■ GOAL OF THE EXERCISE
Which lines hold the string "that"? Copy every one of them.

■ DATA EXCERPT
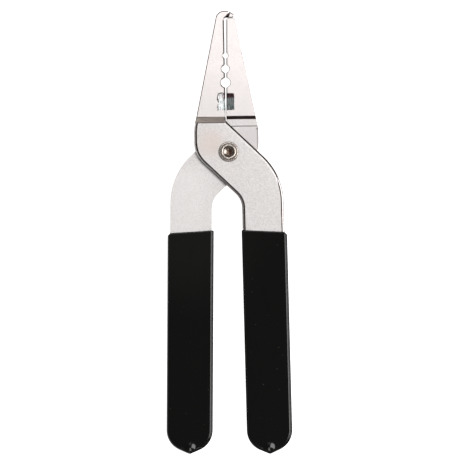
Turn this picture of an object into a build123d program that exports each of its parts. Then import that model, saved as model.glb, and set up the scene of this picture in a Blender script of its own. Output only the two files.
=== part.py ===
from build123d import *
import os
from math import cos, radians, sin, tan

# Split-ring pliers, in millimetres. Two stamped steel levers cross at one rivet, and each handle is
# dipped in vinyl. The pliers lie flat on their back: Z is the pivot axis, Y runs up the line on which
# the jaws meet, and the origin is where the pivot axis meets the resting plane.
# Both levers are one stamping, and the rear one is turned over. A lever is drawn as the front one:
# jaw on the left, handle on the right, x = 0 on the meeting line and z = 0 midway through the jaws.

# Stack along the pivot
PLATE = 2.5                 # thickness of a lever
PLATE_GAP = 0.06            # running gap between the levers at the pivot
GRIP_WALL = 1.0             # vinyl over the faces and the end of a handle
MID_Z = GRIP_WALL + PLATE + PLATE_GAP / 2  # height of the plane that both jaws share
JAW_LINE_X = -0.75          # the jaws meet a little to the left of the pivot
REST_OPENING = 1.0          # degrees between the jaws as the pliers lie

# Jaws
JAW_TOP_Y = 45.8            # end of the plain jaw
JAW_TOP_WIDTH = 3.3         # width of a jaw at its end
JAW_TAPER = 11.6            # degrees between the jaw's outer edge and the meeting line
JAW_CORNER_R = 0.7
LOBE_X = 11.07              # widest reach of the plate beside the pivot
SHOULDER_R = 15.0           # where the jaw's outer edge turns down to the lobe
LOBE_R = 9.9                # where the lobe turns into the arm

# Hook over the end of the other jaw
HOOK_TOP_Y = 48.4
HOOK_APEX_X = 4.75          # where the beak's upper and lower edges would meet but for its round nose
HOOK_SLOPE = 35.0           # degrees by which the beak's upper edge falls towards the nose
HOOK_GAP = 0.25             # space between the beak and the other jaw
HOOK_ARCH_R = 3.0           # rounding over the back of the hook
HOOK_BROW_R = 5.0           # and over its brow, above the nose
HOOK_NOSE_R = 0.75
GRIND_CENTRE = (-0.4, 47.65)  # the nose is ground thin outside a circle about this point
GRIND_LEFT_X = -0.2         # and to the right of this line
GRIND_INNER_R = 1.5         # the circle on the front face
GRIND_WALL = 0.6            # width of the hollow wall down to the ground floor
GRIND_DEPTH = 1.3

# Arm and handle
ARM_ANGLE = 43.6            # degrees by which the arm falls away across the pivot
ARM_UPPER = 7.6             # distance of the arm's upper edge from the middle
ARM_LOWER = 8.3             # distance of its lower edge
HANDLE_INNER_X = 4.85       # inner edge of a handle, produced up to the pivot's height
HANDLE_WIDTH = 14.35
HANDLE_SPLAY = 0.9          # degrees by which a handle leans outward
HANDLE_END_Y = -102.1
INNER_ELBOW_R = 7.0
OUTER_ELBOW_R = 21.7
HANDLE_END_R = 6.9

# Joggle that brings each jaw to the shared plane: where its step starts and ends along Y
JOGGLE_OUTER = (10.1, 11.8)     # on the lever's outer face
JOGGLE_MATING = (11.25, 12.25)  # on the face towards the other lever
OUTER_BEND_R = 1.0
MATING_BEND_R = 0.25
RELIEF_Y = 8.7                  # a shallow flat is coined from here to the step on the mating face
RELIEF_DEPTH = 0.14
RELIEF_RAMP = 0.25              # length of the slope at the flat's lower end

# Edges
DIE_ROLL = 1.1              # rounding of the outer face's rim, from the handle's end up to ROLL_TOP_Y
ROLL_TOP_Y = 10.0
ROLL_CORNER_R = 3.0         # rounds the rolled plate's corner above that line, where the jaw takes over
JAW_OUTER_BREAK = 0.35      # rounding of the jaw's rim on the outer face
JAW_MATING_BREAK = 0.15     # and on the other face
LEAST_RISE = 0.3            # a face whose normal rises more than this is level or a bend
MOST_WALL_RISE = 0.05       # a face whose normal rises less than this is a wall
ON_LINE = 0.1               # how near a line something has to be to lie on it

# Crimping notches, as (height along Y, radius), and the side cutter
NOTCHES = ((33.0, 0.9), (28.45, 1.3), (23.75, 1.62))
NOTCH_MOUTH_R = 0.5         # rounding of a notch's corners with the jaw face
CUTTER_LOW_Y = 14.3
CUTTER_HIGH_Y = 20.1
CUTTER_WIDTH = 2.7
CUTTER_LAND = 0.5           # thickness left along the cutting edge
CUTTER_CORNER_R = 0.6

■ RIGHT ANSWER
Turn this picture of an object into a build123d program that exports each of its parts. Then import that model, saved as model.glb, and set up the scene of this picture in a Blender script of its own. Output only the two files.
MID_Z = GRIP_WALL + PLATE + PLATE_GAP / 2  # height of the plane that both jaws share
# Joggle that brings each jaw to the shared plane: where its step starts and ends along Y
ROLL_CORNER_R = 3.0         # rounds the rolled plate's corner above that line, where the jaw takes over